Eighty-two of the 275 companies examined by the report
paid no income taxes or even got money back from the government
in at least one year from 2001 to 2003. Among those identified by
the groups as paying "zero tax" were Time Warner, Cendant,
Walt Disney, 3M, General Electric, SBC Communications and Pfizer.
If all the companies examined had paid the full 35
percent tax rate on their combined $1.1 trillion in pretax U.S.
profits, they would have given the federal government $370 billion
over the last three years. Instead, they sheltered more than half
their profits from taxes, reducing the tax rate from 35 percent
to 18.4 percent, according to the report.
General Electric enjoyed the largest tax reduction
of the companies studied, nearly $9.5 billion, or 74 percent.
SBC Communications, which is based in Texas but operates
in Indiana and other states, received the second-largest tax break
during the last three years, according to the group. SBC cut its
taxes by $9 billion, an 85 percent reduction, according to the report.
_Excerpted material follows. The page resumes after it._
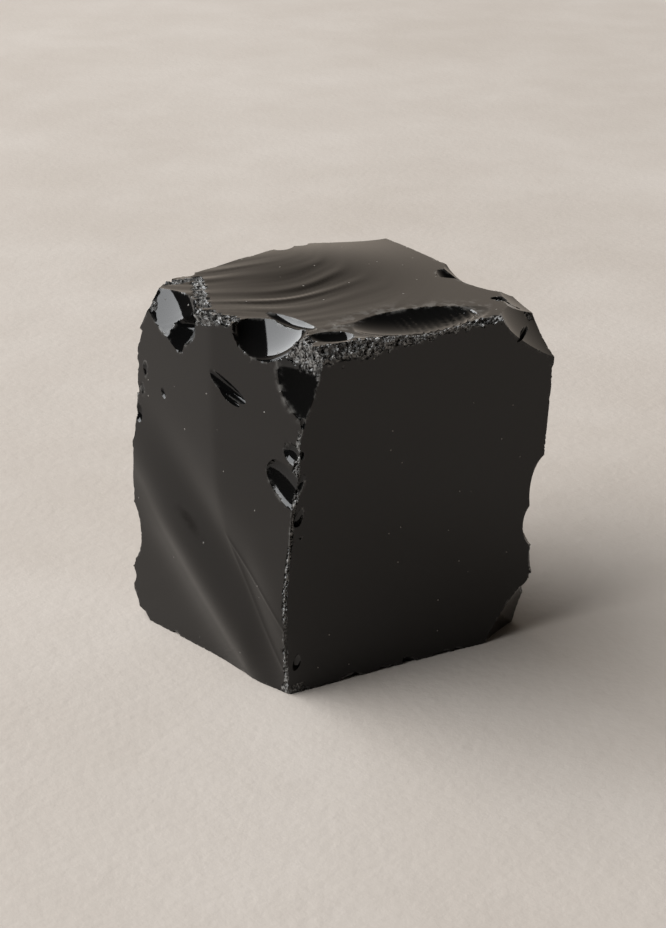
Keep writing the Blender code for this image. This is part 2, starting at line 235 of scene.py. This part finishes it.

The Institute on Taxation and Economic Policy is
a Washington-based research and education group focused on tax and
spending issues. Citizens for Tax Justice is a Washington-based
research and advocacy group funded partly by unions.
"Clearly their study is politically motivated,"
said Angeline Protogere, a spokeswoman for Ohio-based Cinergy. Protogere
said Cinergy's tax rate was 25 percent to 36 percent in the years
studied, not the 9.4 percent the group reported. She said the tax
breaks the company gets "go toward helping to create the possibility
for more jobs and more capital investment."
The tax breaks used included those that allow companies
to write off investments in buildings and equipment faster than
they wear out, deductions for stock options exercised by employees,
tax credits for activities such as research, and offshore tax shelters.
Although Congress in 1986 established an alternative
minimum tax to make sure profitable companies did not avoid taxes
altogether, critics say the law has been eroded.